───── PROVIDED DATA

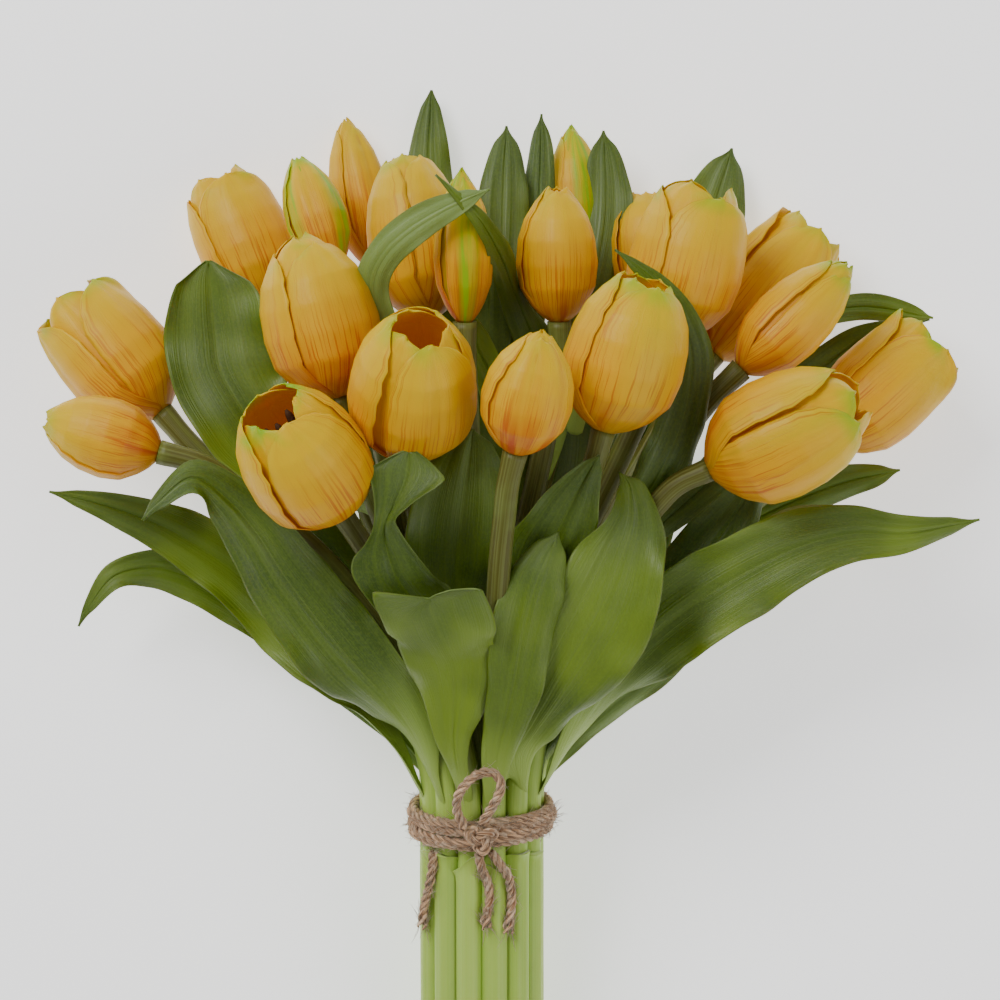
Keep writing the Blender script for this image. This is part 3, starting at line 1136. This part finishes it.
class TULIPS_OT_stage(bpy.types.Operator):
    """Make the floor, the lights and the camera that looks straight down"""
    bl_idname = "tulips.stage"
    bl_label = "Stage"

    def execute(self, context):
        settings = context.scene.tulip_stage
        scene = context.scene
        bpy.ops.mesh.primitive_plane_add(size=6.0, location=(0, 0, -0.0002))
        floor = context.object
        floor.name = "floor"
        material, _, shader = new_material("Floor", 0.85)
        shader.inputs["Base Color"].default_value = (0.95, 0.95, 0.95, 1.0)
        shader.inputs["Emission Color"].default_value = (1.0, 1.0, 1.0, 1.0)
        shader.inputs["Emission Strength"].default_value = 0.85
        floor.data.materials.append(material)

        world = bpy.data.worlds.new("Studio")
        world.use_nodes = True
        world.node_tree.nodes["Background"].inputs[0].default_value = (1.0, 1.0, 1.0, 1.0)
        world.node_tree.nodes["Background"].inputs[1].default_value = 0.36
        scene.world = world
        for name, place, size, power in (("key", (-0.9, 1.0, 1.5), 0.9, settings.light),
                                         ("fill", (1.2, -0.6, 1.3), 1.2, settings.light * 0.4)):
            lamp = bpy.data.lights.new(name, "AREA")
            lamp.energy = power
            lamp.size = size
            item = bpy.data.objects.new(name, lamp)
            scene.collection.objects.link(item)
            item.location = place
            aim = -np.array(place)
            item.rotation_euler = (math.atan2(math.hypot(aim[0], aim[1]), -aim[2]), 0.0,
                                   math.atan2(aim[1], aim[0]) - math.pi / 2)
        tie = centre_of("twine_wrap")
        data = bpy.data.cameras.new("view")
        data.sensor_width = 36.0
        data.lens = settings.lens
        camera = bpy.data.objects.new("view", data)
        scene.collection.objects.link(camera)
        camera.location = (tie[0] + 6.6 * MM, tie[1] + 115 * MM, settings.height)
        scene.camera = camera
        return {"FINISHED"}


class TULIPS_PT_panel(bpy.types.Panel):
    """Lists the steps of the tulip bunch"""
    bl_label = "Tulip Bunch"
    bl_idname = "TULIPS_PT_panel"
    bl_space_type = "VIEW_3D"
    bl_region_type = "UI"
    bl_category = "Tulips"

    def draw(self, context):
        for operator in OPERATORS:
            self.layout.operator(operator.bl_idname)


OPERATORS = (TULIPS_OT_groups, TULIPS_OT_stage, TULIPS_OT_twine, TULIPS_OT_flowers, TULIPS_OT_stems,
             TULIPS_OT_leaves)
GROUPS = {"tulip_flowers": FlowerSettings, "tulip_leaves": LeafSettings, "tulip_stems": StemSettings,
          "tulip_twine": TwineSettings, "tulip_stage": StageSettings}


def register():
    """Register the settings, operators and panel."""
    for name, group in GROUPS.items():
        bpy.utils.register_class(group)
        setattr(bpy.types.Scene, name, PointerProperty(type=group))
    for item in (*OPERATORS, TULIPS_PT_panel):
        bpy.utils.register_class(item)


def unregister():
    """Remove what register added."""
    for item in (TULIPS_PT_panel, *reversed(OPERATORS)):
        bpy.utils.unregister_class(item)
    for name, group in GROUPS.items():
        delattr(bpy.types.Scene, name)
        bpy.utils.unregister_class(group)


def main():
    """Make every piece in order."""
    register()
    bpy.ops.tulips.groups()
    bpy.ops.tulips.stage()
    bpy.ops.tulips.twine()
    bpy.ops.tulips.flowers()
    bpy.ops.tulips.stems()
    bpy.ops.tulips.leaves()


if __name__ == "__main__":
    main()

──────────

(CHALLENGE):
Copy exactly the lines that run from the first line of the data to the line containing "floor.data.materials.append(material)", please, with both ends included and nothing else.

(FULL RESPONSE):
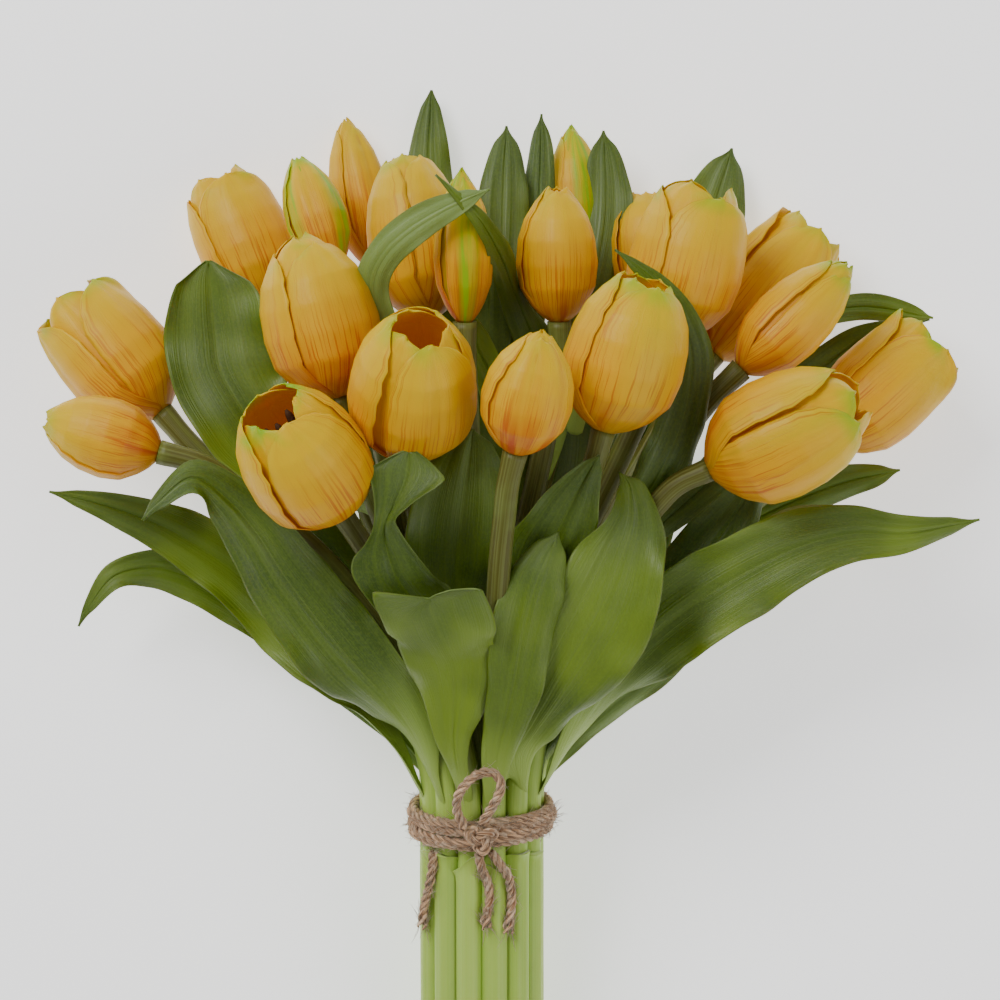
Keep writing the Blender script for this image. This is part 3, starting at line 1136. This part finishes it.
class TULIPS_OT_stage(bpy.types.Operator):
    """Make the floor, the lights and the camera that looks straight down"""
    bl_idname = "tulips.stage"
    bl_label = "Stage"

    def execute(self, context):
        settings = context.scene.tulip_stage
        scene = context.scene
        bpy.ops.mesh.primitive_plane_add(size=6.0, location=(0, 0, -0.0002))
        floor = context.object
        floor.name = "floor"
        material, _, shader = new_material("Floor", 0.85)
        shader.inputs["Base Color"].default_value = (0.95, 0.95, 0.95, 1.0)
        shader.inputs["Emission Color"].default_value = (1.0, 1.0, 1.0, 1.0)
        shader.inputs["Emission Strength"].default_value = 0.85
        floor.data.materials.append(material)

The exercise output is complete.